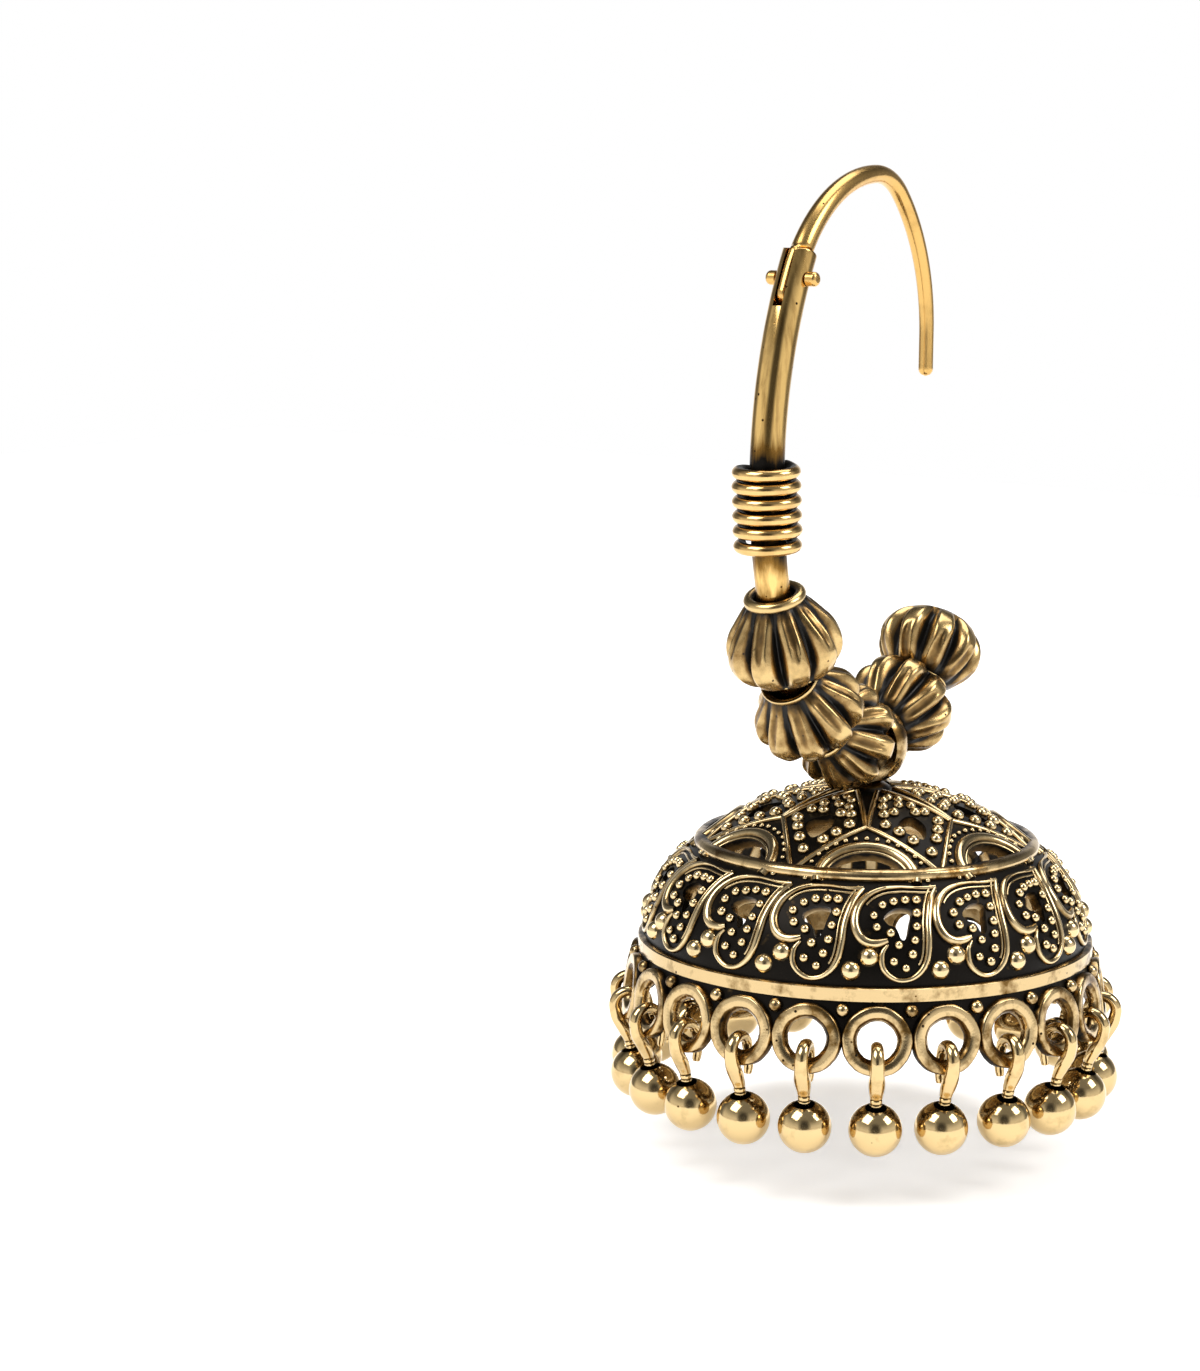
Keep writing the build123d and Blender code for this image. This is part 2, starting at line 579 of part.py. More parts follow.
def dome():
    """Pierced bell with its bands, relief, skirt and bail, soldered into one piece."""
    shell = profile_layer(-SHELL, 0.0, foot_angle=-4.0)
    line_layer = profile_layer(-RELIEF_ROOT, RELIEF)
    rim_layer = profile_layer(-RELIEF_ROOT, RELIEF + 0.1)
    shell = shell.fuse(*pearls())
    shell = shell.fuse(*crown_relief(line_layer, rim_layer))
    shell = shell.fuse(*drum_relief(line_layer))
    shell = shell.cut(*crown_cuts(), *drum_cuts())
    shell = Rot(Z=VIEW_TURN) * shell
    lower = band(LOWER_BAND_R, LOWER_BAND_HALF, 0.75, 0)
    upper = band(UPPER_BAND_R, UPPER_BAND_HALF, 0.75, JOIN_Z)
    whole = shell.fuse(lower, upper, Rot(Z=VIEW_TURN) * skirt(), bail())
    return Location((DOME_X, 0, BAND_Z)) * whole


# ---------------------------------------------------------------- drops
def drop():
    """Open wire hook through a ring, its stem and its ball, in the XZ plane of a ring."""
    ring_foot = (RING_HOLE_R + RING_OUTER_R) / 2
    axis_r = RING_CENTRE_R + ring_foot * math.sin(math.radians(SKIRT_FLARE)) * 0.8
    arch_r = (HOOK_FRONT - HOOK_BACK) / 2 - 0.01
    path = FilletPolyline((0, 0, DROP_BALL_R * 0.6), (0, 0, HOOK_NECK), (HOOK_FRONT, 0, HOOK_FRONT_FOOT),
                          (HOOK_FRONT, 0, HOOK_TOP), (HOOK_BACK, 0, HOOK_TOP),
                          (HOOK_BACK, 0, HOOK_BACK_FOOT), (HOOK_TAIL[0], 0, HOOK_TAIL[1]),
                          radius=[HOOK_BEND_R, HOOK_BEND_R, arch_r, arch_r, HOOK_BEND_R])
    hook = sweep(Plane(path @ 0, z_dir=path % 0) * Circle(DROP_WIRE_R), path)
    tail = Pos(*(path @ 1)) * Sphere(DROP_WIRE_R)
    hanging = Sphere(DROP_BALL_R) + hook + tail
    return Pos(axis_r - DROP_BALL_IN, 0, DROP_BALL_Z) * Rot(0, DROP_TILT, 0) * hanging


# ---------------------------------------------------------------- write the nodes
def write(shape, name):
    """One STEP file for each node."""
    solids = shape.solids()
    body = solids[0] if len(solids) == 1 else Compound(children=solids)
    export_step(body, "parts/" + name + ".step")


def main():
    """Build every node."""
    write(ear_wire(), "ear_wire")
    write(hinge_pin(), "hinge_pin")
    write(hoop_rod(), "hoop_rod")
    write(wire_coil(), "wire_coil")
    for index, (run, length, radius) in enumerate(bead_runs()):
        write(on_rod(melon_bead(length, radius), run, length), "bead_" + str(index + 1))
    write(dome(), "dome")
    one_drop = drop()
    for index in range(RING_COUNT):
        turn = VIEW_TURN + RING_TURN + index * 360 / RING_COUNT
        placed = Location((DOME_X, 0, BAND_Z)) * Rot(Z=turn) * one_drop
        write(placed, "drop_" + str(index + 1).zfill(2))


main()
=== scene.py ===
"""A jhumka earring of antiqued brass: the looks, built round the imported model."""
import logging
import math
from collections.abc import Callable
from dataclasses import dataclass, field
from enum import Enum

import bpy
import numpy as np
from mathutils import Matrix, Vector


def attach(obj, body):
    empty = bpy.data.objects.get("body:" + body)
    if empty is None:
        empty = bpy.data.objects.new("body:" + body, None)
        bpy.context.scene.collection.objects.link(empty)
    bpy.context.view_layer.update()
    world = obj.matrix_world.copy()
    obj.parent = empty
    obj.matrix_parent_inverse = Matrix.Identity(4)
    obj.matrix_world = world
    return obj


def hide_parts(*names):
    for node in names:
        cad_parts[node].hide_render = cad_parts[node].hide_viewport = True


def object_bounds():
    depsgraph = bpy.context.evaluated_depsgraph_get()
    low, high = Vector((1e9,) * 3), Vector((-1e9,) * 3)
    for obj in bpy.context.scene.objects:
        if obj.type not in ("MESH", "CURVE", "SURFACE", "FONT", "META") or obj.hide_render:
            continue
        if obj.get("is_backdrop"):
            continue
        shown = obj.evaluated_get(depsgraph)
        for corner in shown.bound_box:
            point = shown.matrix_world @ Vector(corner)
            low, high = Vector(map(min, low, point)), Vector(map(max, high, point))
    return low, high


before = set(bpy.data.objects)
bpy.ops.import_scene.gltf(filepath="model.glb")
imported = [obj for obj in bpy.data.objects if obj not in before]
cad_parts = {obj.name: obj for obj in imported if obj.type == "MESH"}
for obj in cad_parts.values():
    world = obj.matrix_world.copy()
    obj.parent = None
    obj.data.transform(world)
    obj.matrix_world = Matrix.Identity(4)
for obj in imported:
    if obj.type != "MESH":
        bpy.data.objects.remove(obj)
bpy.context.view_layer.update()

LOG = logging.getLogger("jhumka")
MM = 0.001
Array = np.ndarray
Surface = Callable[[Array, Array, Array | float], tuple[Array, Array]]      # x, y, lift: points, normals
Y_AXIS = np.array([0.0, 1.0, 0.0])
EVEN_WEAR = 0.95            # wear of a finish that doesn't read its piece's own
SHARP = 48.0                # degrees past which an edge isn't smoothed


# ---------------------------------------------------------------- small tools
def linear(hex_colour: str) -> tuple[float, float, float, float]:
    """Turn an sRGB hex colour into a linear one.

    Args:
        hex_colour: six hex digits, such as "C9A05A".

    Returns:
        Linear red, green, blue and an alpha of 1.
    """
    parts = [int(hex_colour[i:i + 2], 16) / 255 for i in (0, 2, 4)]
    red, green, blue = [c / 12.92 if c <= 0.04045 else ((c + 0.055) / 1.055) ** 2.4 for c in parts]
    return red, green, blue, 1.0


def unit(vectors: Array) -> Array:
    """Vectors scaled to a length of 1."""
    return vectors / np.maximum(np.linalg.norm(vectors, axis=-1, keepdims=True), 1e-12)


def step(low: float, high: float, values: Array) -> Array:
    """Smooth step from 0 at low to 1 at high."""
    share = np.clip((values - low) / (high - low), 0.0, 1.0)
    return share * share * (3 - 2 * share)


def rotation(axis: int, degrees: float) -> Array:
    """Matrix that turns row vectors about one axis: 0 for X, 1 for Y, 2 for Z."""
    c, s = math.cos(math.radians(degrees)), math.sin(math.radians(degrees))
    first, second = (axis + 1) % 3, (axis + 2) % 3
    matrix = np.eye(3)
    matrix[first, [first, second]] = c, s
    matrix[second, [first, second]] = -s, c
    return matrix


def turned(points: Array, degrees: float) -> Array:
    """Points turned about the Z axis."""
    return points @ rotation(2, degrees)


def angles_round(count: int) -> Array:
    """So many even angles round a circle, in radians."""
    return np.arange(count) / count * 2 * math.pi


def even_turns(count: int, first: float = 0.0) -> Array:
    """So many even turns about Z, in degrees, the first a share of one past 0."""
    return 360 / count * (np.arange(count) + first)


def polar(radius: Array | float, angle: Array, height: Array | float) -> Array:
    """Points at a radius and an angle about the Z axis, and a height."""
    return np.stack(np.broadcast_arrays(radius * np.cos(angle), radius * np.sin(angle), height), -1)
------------
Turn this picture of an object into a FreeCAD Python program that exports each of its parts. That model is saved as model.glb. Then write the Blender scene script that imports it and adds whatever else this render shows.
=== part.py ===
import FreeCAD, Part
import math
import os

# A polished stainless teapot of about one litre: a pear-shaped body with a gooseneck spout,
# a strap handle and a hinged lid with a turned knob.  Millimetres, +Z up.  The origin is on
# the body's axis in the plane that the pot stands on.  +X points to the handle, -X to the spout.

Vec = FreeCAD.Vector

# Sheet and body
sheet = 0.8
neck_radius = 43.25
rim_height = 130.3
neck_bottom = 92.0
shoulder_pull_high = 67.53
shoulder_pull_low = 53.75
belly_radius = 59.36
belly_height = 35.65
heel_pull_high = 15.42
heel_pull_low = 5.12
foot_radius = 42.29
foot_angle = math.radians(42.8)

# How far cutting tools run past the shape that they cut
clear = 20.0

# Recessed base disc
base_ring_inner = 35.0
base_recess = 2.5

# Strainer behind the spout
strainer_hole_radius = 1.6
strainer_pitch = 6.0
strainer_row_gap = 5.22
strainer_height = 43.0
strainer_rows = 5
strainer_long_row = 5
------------
** To be done **
Your task is to reproduce exactly the lines beginning at the line containing "write the nodes" and ending at the line containing "obj.parent = empty", inclusive.

** Task result **
# ---------------------------------------------------------------- write the nodes
def write(shape, name):
    """One STEP file for each node."""
    solids = shape.solids()
    body = solids[0] if len(solids) == 1 else Compound(children=solids)
    export_step(body, "parts/" + name + ".step")


def main():
    """Build every node."""
    write(ear_wire(), "ear_wire")
    write(hinge_pin(), "hinge_pin")
    write(hoop_rod(), "hoop_rod")
    write(wire_coil(), "wire_coil")
    for index, (run, length, radius) in enumerate(bead_runs()):
        write(on_rod(melon_bead(length, radius), run, length), "bead_" + str(index + 1))
    write(dome(), "dome")
    one_drop = drop()
    for index in range(RING_COUNT):
        turn = VIEW_TURN + RING_TURN + index * 360 / RING_COUNT
        placed = Location((DOME_X, 0, BAND_Z)) * Rot(Z=turn) * one_drop
        write(placed, "drop_" + str(index + 1).zfill(2))


main()
=== scene.py ===
"""A jhumka earring of antiqued brass: the looks, built round the imported model."""
import logging
import math
from collections.abc import Callable
from dataclasses import dataclass, field
from enum import Enum

import bpy
import numpy as np
from mathutils import Matrix, Vector


def attach(obj, body):
    empty = bpy.data.objects.get("body:" + body)
    if empty is None:
        empty = bpy.data.objects.new("body:" + body, None)
        bpy.context.scene.collection.objects.link(empty)
    bpy.context.view_layer.update()
    world = obj.matrix_world.copy()
    obj.parent = empty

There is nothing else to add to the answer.